Silence
Thich Nhat Hanh · 2015 · 10 ideas · 10 min
Modern life floods the mind with noise both external and internal, and reclaiming deliberate silence is not withdrawal from the world but the necessary condition for genuine presence, listening, and inner peace.
Why this book
Thich Nhat Hanh's argument is that most people mistake the absence of external sound for silence, when the deeper problem is an unceasing internal broadcast of thoughts, worries, and replayed grievances that continues even in a quiet room.
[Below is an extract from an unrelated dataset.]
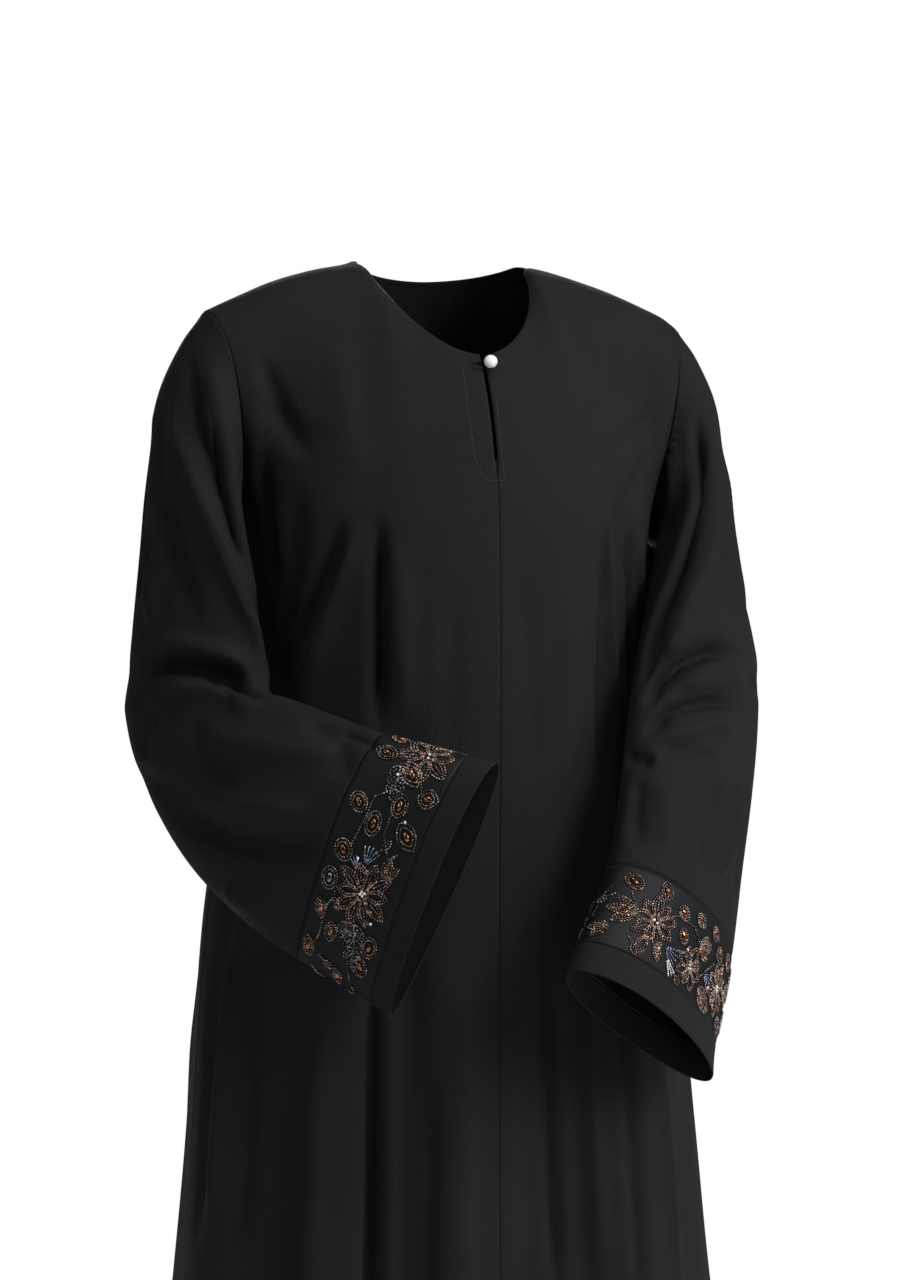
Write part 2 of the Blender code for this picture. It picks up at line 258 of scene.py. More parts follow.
def makeBeadTintAndGlint():
    # bead colour that drifts from bead to bead: real tone and a little tarnish, with painted glints on the
    # few bright beads
    group, start, end = makeGroup(
        "beadTintAndGlint",
        {"Low": (0.2, 0.1, 0.05, 1), "High": (0.6, 0.35, 0.2, 1), "Scale": 430.0},
        {"Colour": "Color", "Roughness": "Float"})
    place = group.nodes.new("ShaderNodeTexCoord").outputs["Object"]
    cells = group.nodes.new("ShaderNodeTexVoronoi")
    group.links.new(place, cells.inputs["Vector"])
    group.links.new(start.outputs["Scale"], cells.inputs["Scale"])
    split = group.nodes.new("ShaderNodeSeparateColor")
    group.links.new(cells.outputs["Color"], split.inputs["Color"])
    # the power keeps most beads dark and a few bright; the bright ones are painted glints as well as bead
    # colour
    share = mathNode(group, "POWER", split.outputs[0], 2.2)
    toneAndGlint = mixColours(group, share, start.outputs["Low"], start.outputs["High"])
    group.links.new(toneAndGlint, end.inputs["Colour"])
    rough = group.nodes.new("ShaderNodeMapRange")
    setSockets(rough, {"To Min": 0.12, "To Max": 0.30})
    group.links.new(split.outputs[1], rough.inputs["Value"])
    group.links.new(rough.outputs["Result"], end.inputs["Roughness"])
    return group


beadTintAndGlint = makeBeadTintAndGlint()

# each finish runs from a dark Low to a bright High; beads near High are partly the bead's own colour,
# partly painted glints
beadFinishes = {
    "copper": {"Low": (0.030, 0.014, 0.008, 1), "High": (0.42, 0.235, 0.145, 1), "metal": 0.85},
    "rose": {"Low": (0.040, 0.026, 0.024, 1), "High": (0.46, 0.35, 0.30, 1), "metal": 0.80},
    "gunmetal": {"Low": (0.006, 0.006, 0.007, 1), "High": (0.30, 0.275, 0.26, 1), "metal": 0.75},
    "steelBlue": {"Low": (0.06, 0.075, 0.11, 1), "High": (0.34, 0.42, 0.60, 1), "metal": 0.85},
    "silver": {"Low": (0.45, 0.44, 0.42, 1), "High": (0.90, 0.88, 0.84, 1), "metal": 0.60},
    "amber": {"Low": (0.030, 0.008, 0.004, 1), "High": (0.36, 0.145, 0.055, 1), "metal": 0.90},
}


def beadMaterial(name, finish):
    material, tree, shader = newMaterial(name)
    setSockets(shader, {"Metallic": finish["metal"], "Coat Weight": 0.5, "Coat Roughness": 0.08})
    # bead colour from the tint group, with painted glints on the few bright beads
    toneAndGlint = tree.nodes.new("ShaderNodeGroup")
    toneAndGlint.node_tree = beadTintAndGlint
    setSockets(toneAndGlint, {"Low": finish["Low"], "High": finish["High"]})
    tree.links.new(toneAndGlint.outputs["Colour"], shader.inputs["Base Color"])
    tree.links.new(toneAndGlint.outputs["Roughness"], shader.inputs["Roughness"])
    return material


crepeCloth = clothMaterial("blackCrepe", crepe)
satinCloth = clothMaterial("bandSatin", satin)
sewingThread = clothMaterial("sewingThread", thread)
beadMaterials = {name: beadMaterial(name + "Bead", finish) for name, finish in beadFinishes.items()}
print("materials made")


# Cloth: the outer face of each solid, made smooth, creased, then given its thickness

clothWall = 0.0011

# Skins: weld in metres; the sharpest bend inside one skin and between two halves of a quad, in degrees
skinRules = {"weld": 0.00002, "bend": 58, "quad": 70}


def outerSkin(name, mesh):
    # the outer side of a CAD solid, as quads
    skin = shapeFrom(mesh)
    bmesh.ops.remove_doubles(skin, verts=skin.verts, dist=skinRules["weld"])
    bmesh.ops.recalc_face_normals(skin, faces=skin.faces)
    seen = set()
    best = []
    bestArea = 0
    for first in skin.faces:
        if first in seen:
            continue
        seen.add(first)
        patch = [first]
        for face in patch:
            for edge in face.edges:
                if len(edge.link_faces) != 2 or edge.calc_face_angle(0) > radians(skinRules["bend"]):
                    continue
                for other in edge.link_faces:
                    if other not in seen:
                        seen.add(other)
                        patch.append(other)
        area = sum(face.calc_area() for face in patch)
        if name == "slit_facing" and sum(face.normal.y for face in patch) > 0:
            continue
        if area > bestArea:
            best = patch
            bestArea = area
    keep = set(best)
    gone = [face for face in skin.faces if face not in keep]
    bmesh.ops.delete(skin, geom=gone, context="FACES")
    quadBend = radians(skinRules["quad"])
    bmesh.ops.join_triangles(skin, faces=skin.faces, angle_face_threshold=quadBend,
                             angle_shape_threshold=quadBend)
    print("  skin", name, len(skin.faces), "faces", sum(len(face.verts) == 3 for face in skin.faces),
          "triangles", round(bestArea, 3))
    return skin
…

He calls this internal chatter "Radio NST" — non-stop thinking — and argues that until this inner noise is addressed through mindfulness, external quiet accomplishes very little, while conversely, learning to quiet the mind can create a sense of stillness even amid genuine external noise and demands.
The book matters because it treats silence not as an escape from responsibility or relationship but as the precondition for doing both well: deep listening to another person requires a quieted inner monologue, and clear thinking about one's genuine priorities requires enough stillness to hear what he calls the "still, small voice" of authentic intention beneath the day's habitual busyness. He frames this practice within a broader Buddhist psychology of consciousness, but pitches it primarily as a practical remedy for the specific exhaustion of contemporary, always-connected life.
Who should read it
This suits readers feeling overwhelmed by constant digital connectivity, information overload, or a sense of chronic distraction, as well as anyone seeking a gentle, practice-based introduction to mindfulness grounded in Buddhist tradition rather than secular self-help framing. Readers looking for rigorous scientific evidence for these practices should treat the book as a spiritual guide rather than a clinical text.
About the author
Thich Nhat Hanh was a Vietnamese Zen Buddhist monk, teacher, and peace activist who founded the Plum Village monastic community in France and wrote extensively on mindfulness practice for a broad international audience.